Aim of the exercise: Your answer should be a single number: the count of lines in the material below that hold "scene".

Dataset entries:
— Start —

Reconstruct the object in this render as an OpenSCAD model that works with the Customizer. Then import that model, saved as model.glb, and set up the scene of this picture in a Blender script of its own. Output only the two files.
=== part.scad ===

— End —
— Start —

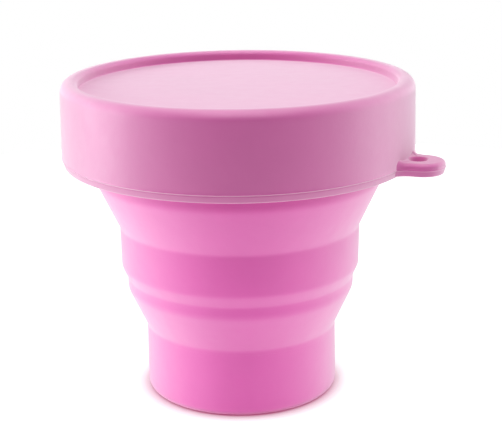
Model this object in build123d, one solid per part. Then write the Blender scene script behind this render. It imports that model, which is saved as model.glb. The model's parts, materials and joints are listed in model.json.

— End —
— Start —

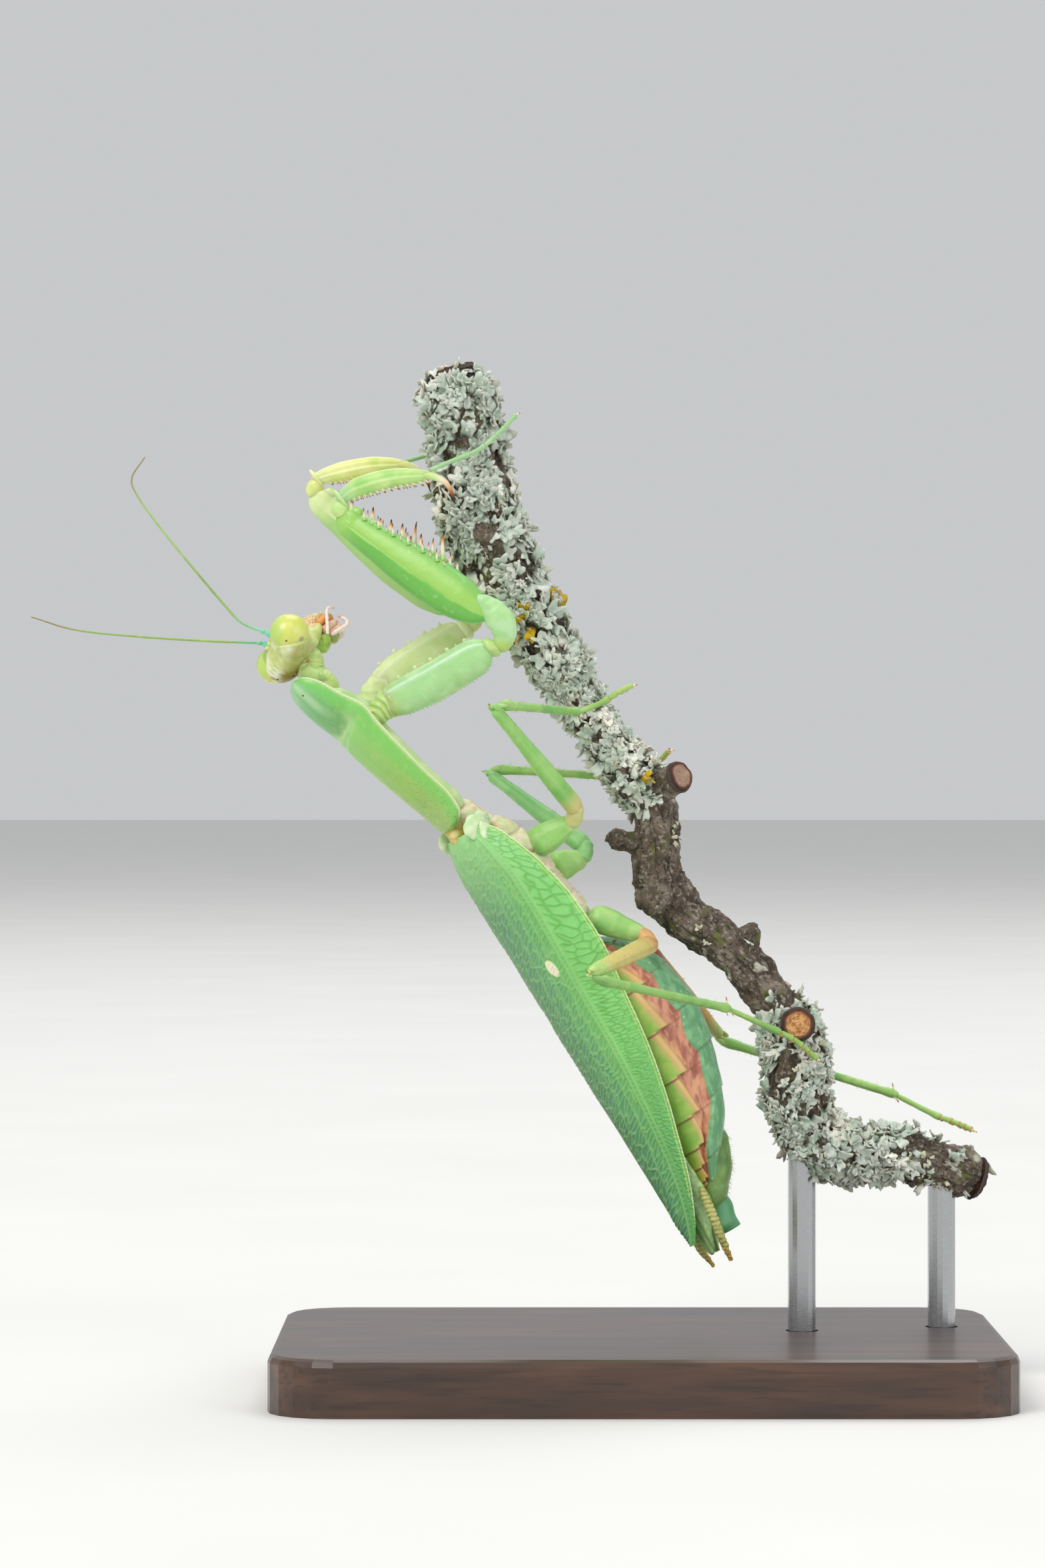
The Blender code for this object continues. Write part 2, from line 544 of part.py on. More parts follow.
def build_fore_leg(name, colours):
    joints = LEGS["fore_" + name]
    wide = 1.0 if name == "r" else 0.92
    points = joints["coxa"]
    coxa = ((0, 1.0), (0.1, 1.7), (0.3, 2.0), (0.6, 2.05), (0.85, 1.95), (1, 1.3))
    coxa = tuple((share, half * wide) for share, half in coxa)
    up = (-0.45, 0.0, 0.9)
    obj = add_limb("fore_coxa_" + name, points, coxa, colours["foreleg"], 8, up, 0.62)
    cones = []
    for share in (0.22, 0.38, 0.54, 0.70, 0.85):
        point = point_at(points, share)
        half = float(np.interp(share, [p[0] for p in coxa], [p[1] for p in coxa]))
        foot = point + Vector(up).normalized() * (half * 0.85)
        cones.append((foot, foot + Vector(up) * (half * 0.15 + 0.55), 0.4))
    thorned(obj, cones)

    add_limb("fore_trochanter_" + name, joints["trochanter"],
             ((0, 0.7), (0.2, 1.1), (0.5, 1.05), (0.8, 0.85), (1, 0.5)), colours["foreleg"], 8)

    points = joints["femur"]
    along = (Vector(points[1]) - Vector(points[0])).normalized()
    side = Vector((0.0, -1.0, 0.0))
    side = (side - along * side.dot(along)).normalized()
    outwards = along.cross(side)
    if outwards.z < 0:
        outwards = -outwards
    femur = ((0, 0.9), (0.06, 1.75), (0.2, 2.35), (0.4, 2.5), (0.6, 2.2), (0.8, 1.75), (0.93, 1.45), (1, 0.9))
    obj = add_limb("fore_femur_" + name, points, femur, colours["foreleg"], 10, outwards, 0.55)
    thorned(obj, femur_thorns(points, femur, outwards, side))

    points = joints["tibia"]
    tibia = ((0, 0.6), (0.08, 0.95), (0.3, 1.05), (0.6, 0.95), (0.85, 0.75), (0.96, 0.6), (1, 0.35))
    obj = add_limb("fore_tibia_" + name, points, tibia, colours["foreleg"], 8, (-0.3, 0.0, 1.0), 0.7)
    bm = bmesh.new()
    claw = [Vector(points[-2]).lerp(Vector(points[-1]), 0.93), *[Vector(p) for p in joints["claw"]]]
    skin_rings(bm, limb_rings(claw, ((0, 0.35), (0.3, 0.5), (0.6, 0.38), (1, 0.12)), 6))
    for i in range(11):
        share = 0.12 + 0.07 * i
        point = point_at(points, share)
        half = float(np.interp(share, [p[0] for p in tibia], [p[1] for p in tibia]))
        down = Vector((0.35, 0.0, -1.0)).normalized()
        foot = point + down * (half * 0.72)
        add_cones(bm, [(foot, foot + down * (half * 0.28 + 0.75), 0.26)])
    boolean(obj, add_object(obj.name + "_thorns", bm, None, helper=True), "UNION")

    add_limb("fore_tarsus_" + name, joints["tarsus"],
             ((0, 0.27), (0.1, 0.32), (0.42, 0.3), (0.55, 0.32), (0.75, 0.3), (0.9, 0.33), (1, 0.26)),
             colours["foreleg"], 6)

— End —

Completed exercise: 2